К этому времени война за новые земли для Фридриха II, авантюрного, смелого и талантливого полководца, стала необходимостью. Пруссия имела 200 тысяч хорошо обученного войска, склады ломились от запасов оружия.
Россию король Пруссии считал слабым противником и для успеха в войне, кроме прочего, имел скрытые козыри. Голштинец Петр Федорович преклонялся перед ним, с его женой король имел тайную переписку, в русской армии у него был платный агент, генерал Тотлебен, а одним из его полков командовал перебежчик Манштейн... Все они сообщали о подорванном здоровье Елизаветы, ярой противницы Фридриха, и не только сообщали, но и строили планы.
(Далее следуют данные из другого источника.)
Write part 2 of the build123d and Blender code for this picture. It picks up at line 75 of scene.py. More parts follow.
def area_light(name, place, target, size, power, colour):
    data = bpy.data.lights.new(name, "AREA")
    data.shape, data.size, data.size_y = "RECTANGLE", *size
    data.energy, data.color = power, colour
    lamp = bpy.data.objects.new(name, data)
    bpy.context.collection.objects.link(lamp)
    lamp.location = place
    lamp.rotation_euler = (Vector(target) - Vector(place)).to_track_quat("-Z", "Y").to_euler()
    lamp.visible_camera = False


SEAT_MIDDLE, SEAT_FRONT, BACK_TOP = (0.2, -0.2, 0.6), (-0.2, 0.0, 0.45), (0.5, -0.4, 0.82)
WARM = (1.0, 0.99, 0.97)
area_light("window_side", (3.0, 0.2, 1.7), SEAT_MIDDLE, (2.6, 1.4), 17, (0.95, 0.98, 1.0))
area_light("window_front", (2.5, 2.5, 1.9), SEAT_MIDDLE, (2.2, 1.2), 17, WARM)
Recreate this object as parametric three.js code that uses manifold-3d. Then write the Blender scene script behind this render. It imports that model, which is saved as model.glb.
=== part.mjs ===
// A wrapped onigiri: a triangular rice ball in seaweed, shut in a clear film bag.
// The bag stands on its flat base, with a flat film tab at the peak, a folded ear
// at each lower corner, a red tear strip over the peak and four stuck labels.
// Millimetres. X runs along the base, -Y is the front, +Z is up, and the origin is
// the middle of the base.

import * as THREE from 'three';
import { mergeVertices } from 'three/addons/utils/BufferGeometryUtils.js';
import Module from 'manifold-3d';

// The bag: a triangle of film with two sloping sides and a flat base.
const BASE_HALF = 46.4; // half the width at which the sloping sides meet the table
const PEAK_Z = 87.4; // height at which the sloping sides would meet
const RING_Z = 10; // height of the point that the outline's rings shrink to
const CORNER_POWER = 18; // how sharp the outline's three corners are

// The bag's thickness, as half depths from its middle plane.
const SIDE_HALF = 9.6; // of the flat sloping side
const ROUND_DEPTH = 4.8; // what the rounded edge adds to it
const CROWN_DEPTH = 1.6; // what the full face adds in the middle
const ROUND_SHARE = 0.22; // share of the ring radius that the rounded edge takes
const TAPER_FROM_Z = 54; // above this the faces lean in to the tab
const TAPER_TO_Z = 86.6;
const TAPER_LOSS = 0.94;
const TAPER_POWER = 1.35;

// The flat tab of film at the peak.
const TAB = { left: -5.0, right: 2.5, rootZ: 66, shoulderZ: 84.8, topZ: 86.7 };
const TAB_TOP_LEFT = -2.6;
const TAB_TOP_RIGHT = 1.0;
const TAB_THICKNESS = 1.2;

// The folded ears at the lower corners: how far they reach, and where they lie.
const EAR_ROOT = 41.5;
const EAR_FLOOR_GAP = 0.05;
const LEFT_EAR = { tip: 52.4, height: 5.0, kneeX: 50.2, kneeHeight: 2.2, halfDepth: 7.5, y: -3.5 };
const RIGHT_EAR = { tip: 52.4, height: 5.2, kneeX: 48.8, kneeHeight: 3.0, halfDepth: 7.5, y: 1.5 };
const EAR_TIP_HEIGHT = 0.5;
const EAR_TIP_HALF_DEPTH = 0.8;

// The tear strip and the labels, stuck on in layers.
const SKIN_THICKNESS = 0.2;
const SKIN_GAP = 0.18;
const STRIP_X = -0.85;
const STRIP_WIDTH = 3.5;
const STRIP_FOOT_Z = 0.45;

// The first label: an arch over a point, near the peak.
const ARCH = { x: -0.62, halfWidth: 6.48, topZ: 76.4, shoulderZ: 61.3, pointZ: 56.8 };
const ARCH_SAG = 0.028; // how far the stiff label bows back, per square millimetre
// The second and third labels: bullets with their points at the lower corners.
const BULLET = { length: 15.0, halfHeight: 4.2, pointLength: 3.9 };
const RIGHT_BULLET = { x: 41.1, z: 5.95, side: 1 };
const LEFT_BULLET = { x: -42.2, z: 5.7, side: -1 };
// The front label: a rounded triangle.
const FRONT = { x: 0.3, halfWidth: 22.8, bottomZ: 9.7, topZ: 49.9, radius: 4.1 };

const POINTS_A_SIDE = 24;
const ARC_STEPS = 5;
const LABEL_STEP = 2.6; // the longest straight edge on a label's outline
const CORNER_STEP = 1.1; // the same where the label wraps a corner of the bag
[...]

Екатерина Алексеевна знала как действовать и делилась своими соображениями с английским послом Ч. Уильямсом: «Когда я получу известие об агонии, через верного человека извещу преданных офицеров, и они должны привести 250 солдат. Они будут принимать повеления только от великого князя и от меня, я направлюсь в комнату умирающей и велю присягнуть мне». Сэр Уильяме не замедлил передать Екатерине 10 тысяч фунтов стерлингов, английские купцы выгодно торговали с Россией...
Но и на этот раз, в августе 1756 года, Елизавета оправилась, и вскоре она собрала высших сановников. А Екатерина вылила свою досаду в письме тому же Уильямсу: «Ох, эта колода! Она просто выводит нас из терпения! Умерла бы она скорее!»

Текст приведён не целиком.